------ SUPPLIED MATERIAL ------

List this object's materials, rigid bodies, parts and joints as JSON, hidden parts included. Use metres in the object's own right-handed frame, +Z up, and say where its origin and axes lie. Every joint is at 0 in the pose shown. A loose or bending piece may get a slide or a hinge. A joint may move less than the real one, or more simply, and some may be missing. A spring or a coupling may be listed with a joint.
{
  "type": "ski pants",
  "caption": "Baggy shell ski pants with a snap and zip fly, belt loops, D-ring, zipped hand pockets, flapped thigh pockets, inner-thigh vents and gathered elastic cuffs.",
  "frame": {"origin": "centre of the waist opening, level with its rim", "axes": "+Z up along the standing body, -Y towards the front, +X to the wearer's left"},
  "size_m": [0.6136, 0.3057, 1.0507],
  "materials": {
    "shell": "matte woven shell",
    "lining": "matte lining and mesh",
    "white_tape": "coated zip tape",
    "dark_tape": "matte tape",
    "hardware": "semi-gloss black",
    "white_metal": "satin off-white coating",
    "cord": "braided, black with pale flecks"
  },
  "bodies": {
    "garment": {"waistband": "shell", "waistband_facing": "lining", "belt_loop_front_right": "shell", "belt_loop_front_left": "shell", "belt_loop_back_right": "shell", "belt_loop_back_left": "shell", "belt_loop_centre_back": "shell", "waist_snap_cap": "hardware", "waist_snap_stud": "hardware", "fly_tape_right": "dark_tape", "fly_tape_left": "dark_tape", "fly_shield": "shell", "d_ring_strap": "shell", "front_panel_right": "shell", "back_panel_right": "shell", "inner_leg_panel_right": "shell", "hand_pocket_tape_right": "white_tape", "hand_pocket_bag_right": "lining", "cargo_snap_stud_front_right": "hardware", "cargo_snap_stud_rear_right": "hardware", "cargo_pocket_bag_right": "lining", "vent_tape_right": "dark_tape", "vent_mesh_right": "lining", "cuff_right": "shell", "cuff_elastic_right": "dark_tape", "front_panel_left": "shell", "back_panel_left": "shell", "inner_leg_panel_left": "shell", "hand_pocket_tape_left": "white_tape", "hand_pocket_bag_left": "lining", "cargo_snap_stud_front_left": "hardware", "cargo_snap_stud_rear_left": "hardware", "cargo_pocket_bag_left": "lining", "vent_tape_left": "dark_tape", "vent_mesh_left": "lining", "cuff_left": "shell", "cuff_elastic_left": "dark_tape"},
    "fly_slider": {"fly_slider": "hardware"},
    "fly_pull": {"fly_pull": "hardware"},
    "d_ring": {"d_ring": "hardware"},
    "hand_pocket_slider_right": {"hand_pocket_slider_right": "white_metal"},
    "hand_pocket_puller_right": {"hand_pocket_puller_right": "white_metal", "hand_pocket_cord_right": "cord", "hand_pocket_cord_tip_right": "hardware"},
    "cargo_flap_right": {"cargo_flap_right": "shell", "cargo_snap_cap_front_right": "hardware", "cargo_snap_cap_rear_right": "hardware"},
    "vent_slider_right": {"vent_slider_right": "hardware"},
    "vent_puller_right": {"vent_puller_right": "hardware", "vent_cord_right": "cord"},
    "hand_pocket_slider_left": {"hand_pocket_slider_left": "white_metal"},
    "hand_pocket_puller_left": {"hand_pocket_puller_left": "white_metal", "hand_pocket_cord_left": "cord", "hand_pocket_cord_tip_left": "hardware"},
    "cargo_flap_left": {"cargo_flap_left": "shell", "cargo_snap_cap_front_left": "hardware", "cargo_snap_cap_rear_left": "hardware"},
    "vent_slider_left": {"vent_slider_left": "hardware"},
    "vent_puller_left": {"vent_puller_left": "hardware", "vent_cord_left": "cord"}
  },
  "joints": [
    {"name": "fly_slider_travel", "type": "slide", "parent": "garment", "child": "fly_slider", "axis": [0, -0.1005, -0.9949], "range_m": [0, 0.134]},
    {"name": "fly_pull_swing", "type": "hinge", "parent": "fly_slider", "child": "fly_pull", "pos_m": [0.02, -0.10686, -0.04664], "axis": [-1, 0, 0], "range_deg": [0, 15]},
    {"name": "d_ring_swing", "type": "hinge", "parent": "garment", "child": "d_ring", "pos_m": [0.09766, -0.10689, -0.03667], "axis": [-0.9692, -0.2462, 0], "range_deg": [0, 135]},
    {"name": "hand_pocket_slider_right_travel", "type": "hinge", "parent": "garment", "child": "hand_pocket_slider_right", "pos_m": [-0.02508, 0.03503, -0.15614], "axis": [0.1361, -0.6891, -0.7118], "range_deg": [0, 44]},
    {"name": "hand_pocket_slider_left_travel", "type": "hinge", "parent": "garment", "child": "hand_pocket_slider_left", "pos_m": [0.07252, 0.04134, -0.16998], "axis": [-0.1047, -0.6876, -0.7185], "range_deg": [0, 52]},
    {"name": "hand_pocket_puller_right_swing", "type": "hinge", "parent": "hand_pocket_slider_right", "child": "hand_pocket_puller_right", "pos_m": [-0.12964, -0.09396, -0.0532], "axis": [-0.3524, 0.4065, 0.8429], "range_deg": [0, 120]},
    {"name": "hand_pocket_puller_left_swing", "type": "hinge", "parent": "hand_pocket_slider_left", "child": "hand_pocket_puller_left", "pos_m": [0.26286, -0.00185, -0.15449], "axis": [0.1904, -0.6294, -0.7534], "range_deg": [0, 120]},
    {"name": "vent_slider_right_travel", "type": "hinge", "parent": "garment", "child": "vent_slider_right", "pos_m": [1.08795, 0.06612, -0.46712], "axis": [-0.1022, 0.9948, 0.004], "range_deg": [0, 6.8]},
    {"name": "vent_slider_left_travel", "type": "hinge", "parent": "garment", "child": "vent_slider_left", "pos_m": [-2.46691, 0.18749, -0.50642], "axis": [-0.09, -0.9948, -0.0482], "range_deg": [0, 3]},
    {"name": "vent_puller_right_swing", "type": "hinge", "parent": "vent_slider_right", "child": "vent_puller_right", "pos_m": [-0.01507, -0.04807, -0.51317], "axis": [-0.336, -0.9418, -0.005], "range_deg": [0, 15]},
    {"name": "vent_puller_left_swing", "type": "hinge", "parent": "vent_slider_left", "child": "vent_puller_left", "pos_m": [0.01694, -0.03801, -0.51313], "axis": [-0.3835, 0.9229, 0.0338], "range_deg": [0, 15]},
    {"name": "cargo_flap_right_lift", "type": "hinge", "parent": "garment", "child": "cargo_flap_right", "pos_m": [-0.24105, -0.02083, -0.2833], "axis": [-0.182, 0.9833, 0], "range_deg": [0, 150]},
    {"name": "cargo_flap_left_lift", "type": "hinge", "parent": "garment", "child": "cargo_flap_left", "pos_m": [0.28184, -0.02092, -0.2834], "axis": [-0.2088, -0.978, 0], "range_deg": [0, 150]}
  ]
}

------

EXERCISE PROMPT -
Copy out the material word for word and line for line.

FULL OUTPUT -
List this object's materials, rigid bodies, parts and joints as JSON, hidden parts included. Use metres in the object's own right-handed frame, +Z up, and say where its origin and axes lie. Every joint is at 0 in the pose shown. A loose or bending piece may get a slide or a hinge. A joint may move less than the real one, or more simply, and some may be missing. A spring or a coupling may be listed with a joint.
{
  "type": "ski pants",
  "caption": "Baggy shell ski pants with a snap and zip fly, belt loops, D-ring, zipped hand pockets, flapped thigh pockets, inner-thigh vents and gathered elastic cuffs.",
  "frame": {"origin": "centre of the waist opening, level with its rim", "axes": "+Z up along the standing body, -Y towards the front, +X to the wearer's left"},
  "size_m": [0.6136, 0.3057, 1.0507],
  "materials": {
    "shell": "matte woven shell",
    "lining": "matte lining and mesh",
    "white_tape": "coated zip tape",
    "dark_tape": "matte tape",
    "hardware": "semi-gloss black",
    "white_metal": "satin off-white coating",
    "cord": "braided, black with pale flecks"
  },
  "bodies": {
    "garment": {"waistband": "shell", "waistband_facing": "lining", "belt_loop_front_right": "shell", "belt_loop_front_left": "shell", "belt_loop_back_right": "shell", "belt_loop_back_left": "shell", "belt_loop_centre_back": "shell", "waist_snap_cap": "hardware", "waist_snap_stud": "hardware", "fly_tape_right": "dark_tape", "fly_tape_left": "dark_tape", "fly_shield": "shell", "d_ring_strap": "shell", "front_panel_right": "shell", "back_panel_right": "shell", "inner_leg_panel_right": "shell", "hand_pocket_tape_right": "white_tape", "hand_pocket_bag_right": "lining", "cargo_snap_stud_front_right": "hardware", "cargo_snap_stud_rear_right": "hardware", "cargo_pocket_bag_right": "lining", "vent_tape_right": "dark_tape", "vent_mesh_right": "lining", "cuff_right": "shell", "cuff_elastic_right": "dark_tape", "front_panel_left": "shell", "back_panel_left": "shell", "inner_leg_panel_left": "shell", "hand_pocket_tape_left": "white_tape", "hand_pocket_bag_left": "lining", "cargo_snap_stud_front_left": "hardware", "cargo_snap_stud_rear_left": "hardware", "cargo_pocket_bag_left": "lining", "vent_tape_left": "dark_tape", "vent_mesh_left": "lining", "cuff_left": "shell", "cuff_elastic_left": "dark_tape"},
    "fly_slider": {"fly_slider": "hardware"},
    "fly_pull": {"fly_pull": "hardware"},
    "d_ring": {"d_ring": "hardware"},
    "hand_pocket_slider_right": {"hand_pocket_slider_right": "white_metal"},
    "hand_pocket_puller_right": {"hand_pocket_puller_right": "white_metal", "hand_pocket_cord_right": "cord", "hand_pocket_cord_tip_right": "hardware"},
    "cargo_flap_right": {"cargo_flap_right": "shell", "cargo_snap_cap_front_right": "hardware", "cargo_snap_cap_rear_right": "hardware"},
    "vent_slider_right": {"vent_slider_right": "hardware"},
    "vent_puller_right": {"vent_puller_right": "hardware", "vent_cord_right": "cord"},
    "hand_pocket_slider_left": {"hand_pocket_slider_left": "white_metal"},
    "hand_pocket_puller_left": {"hand_pocket_puller_left": "white_metal", "hand_pocket_cord_left": "cord", "hand_pocket_cord_tip_left": "hardware"},
    "cargo_flap_left": {"cargo_flap_left": "shell", "cargo_snap_cap_front_left": "hardware", "cargo_snap_cap_rear_left": "hardware"},
    "vent_slider_left": {"vent_slider_left": "hardware"},
    "vent_puller_left": {"vent_puller_left": "hardware", "vent_cord_left": "cord"}
  },
  "joints": [
    {"name": "fly_slider_travel", "type": "slide", "parent": "garment", "child": "fly_slider", "axis": [0, -0.1005, -0.9949], "range_m": [0, 0.134]},
    {"name": "fly_pull_swing", "type": "hinge", "parent": "fly_slider", "child": "fly_pull", "pos_m": [0.02, -0.10686, -0.04664], "axis": [-1, 0, 0], "range_deg": [0, 15]},
    {"name": "d_ring_swing", "type": "hinge", "parent": "garment", "child": "d_ring", "pos_m": [0.09766, -0.10689, -0.03667], "axis": [-0.9692, -0.2462, 0], "range_deg": [0, 135]},
    {"name": "hand_pocket_slider_right_travel", "type": "hinge", "parent": "garment", "child": "hand_pocket_slider_right", "pos_m": [-0.02508, 0.03503, -0.15614], "axis": [0.1361, -0.6891, -0.7118], "range_deg": [0, 44]},
    {"name": "hand_pocket_slider_left_travel", "type": "hinge", "parent": "garment", "child": "hand_pocket_slider_left", "pos_m": [0.07252, 0.04134, -0.16998], "axis": [-0.1047, -0.6876, -0.7185], "range_deg": [0, 52]},
    {"name": "hand_pocket_puller_right_swing", "type": "hinge", "parent": "hand_pocket_slider_right", "child": "hand_pocket_puller_right", "pos_m": [-0.12964, -0.09396, -0.0532], "axis": [-0.3524, 0.4065, 0.8429], "range_deg": [0, 120]},
    {"name": "hand_pocket_puller_left_swing", "type": "hinge", "parent": "hand_pocket_slider_left", "child": "hand_pocket_puller_left", "pos_m": [0.26286, -0.00185, -0.15449], "axis": [0.1904, -0.6294, -0.7534], "range_deg": [0, 120]},
    {"name": "vent_slider_right_travel", "type": "hinge", "parent": "garment", "child": "vent_slider_right", "pos_m": [1.08795, 0.06612, -0.46712], "axis": [-0.1022, 0.9948, 0.004], "range_deg": [0, 6.8]},
    {"name": "vent_slider_left_travel", "type": "hinge", "parent": "garment", "child": "vent_slider_left", "pos_m": [-2.46691, 0.18749, -0.50642], "axis": [-0.09, -0.9948, -0.0482], "range_deg": [0, 3]},
    {"name": "vent_puller_right_swing", "type": "hinge", "parent": "vent_slider_right", "child": "vent_puller_right", "pos_m": [-0.01507, -0.04807, -0.51317], "axis": [-0.336, -0.9418, -0.005], "range_deg": [0, 15]},
    {"name": "vent_puller_left_swing", "type": "hinge", "parent": "vent_slider_left", "child": "vent_puller_left", "pos_m": [0.01694, -0.03801, -0.51313], "axis": [-0.3835, 0.9229, 0.0338], "range_deg": [0, 15]},
    {"name": "cargo_flap_right_lift", "type": "hinge", "parent": "garment", "child": "cargo_flap_right", "pos_m": [-0.24105, -0.02083, -0.2833], "axis": [-0.182, 0.9833, 0], "range_deg": [0, 150]},
    {"name": "cargo_flap_left_lift", "type": "hinge", "parent": "garment", "child": "cargo_flap_left", "pos_m": [0.28184, -0.02092, -0.2834], "axis": [-0.2088, -0.978, 0], "range_deg": [0, 150]}
  ]
}